The rest is left to the market to decide. No subsidies for one industry over another or tax breaks. Capital is allowed to flow freely and find it's own level. Then again, I'd also want to institute "equal world free trade". By this I mean free trade with nations that economically are on the same level as the US like Britain, Germany, Japan, Australia, Canada and the like. I'm not into bootstrapping "developing" nations like China and India and Mexico. Let them do it the way we did: Hard Work. And if for some reason they unfairly enter the market and start hurting industry (government subsidies making their products artificially low) I'd tariff those products equal to the subsidy and give a tax break to consumers in this nation equal to that level.

But that's me. Strong, broad guardrails, clear traffic markings and let people go forth.

All that's well and good, but how do you turn it all upside down again after decades of subsidies, tax breaks, welfare and corporate welfare brought about by both conservatives and liberals?

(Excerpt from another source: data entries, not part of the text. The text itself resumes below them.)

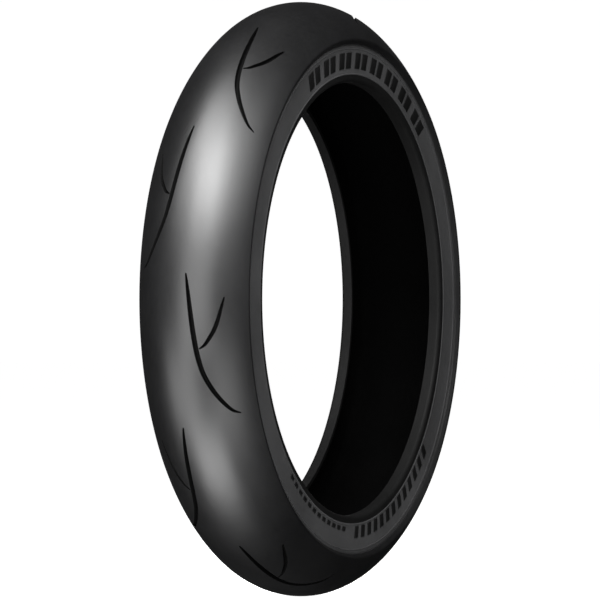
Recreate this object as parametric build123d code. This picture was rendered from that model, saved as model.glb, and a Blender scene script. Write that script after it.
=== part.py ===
from build123d import *

import os
from math import atan2, cos, degrees, radians, sin, sqrt, tan

# Front motorcycle tyre, 120/70 on a 17 inch rim, standing upright off the rim.
# Millimetres. The wheel centre is the origin, +Y is the spin axis and +Z is up.
# Left is the +Y side and right is the -Y side.
# Sections are drawn for one half as (radius, side), where side is the distance from the mid-plane.

# Outside of the tyre
OUTER_RADIUS = 300.0
CROWN_ARC = 62.0  # radius of the tread's middle arc, seen in section
CROWN_TURN = 40.0  # degrees of that arc on each side of the mid-plane
SHOULDER_ARC = 95.0  # flatter arc out to the tread edge
SHOULDER_TURN = 58.0  # degrees from the mid-plane where it ends
LIP_ARC = 3.0  # rounded edge of the tread
LIP_TURN = 126.0
TREAD_EDGE = (257.0, 57.3)  # lowest, outermost corner of the tread rubber
SIDE_FACE = 55.4  # the flat sidewall, from the mid-plane

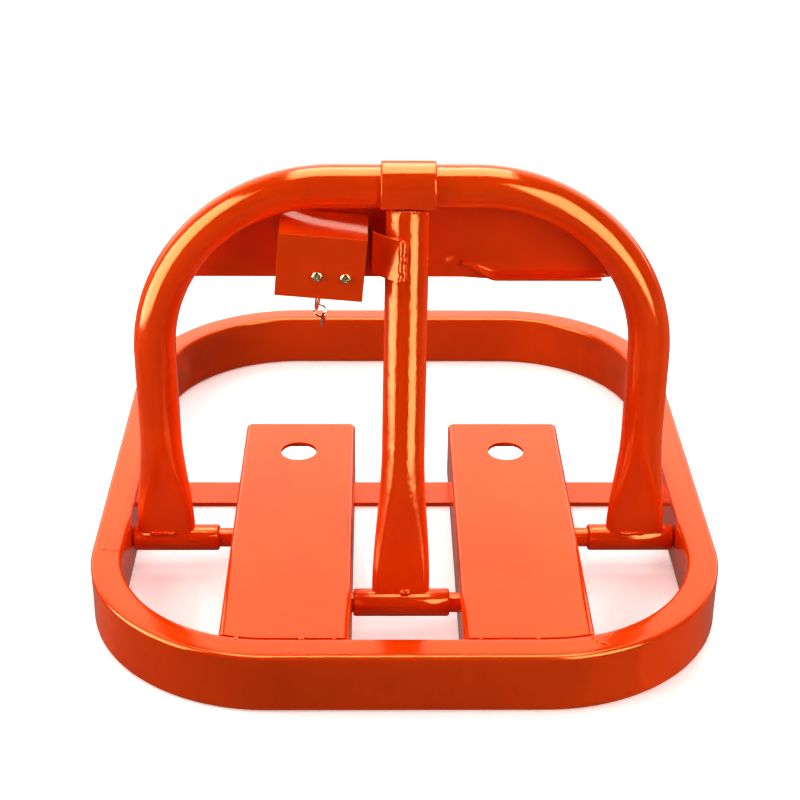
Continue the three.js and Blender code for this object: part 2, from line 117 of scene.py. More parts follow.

You can't just say, "Well, when WE get in power, we're gonna throw it all away and start from scratch." You'd need local, state and federal government agencies just to clean up the debris (including more than a few dead bodies). Even Ron Paul's stance on eliminating the fed would destoy the economic situations of every nation on earth. Nice idea, but not workable anymore. We're stuck with the House that Jack Built (now a looming castle with all the rooms filled).
That's the problem. It's what I'd like to see. How to get it there... As all things in reality they're not run in a vacuum. Really we'd have to have a revolution that basically dismantled the current extra-constitutional power structures. I don't know if that's going to happen. We need a "US Constitution v1.2".

The problem is with the house that Jack built analogy is that it's condemned and collapsing. We need to evacuate it in an orderly fashion and then knockdown what is remaining, renovate or build fresh. But it's coming down regardless. The question is one of whether or not we're inside it when it does.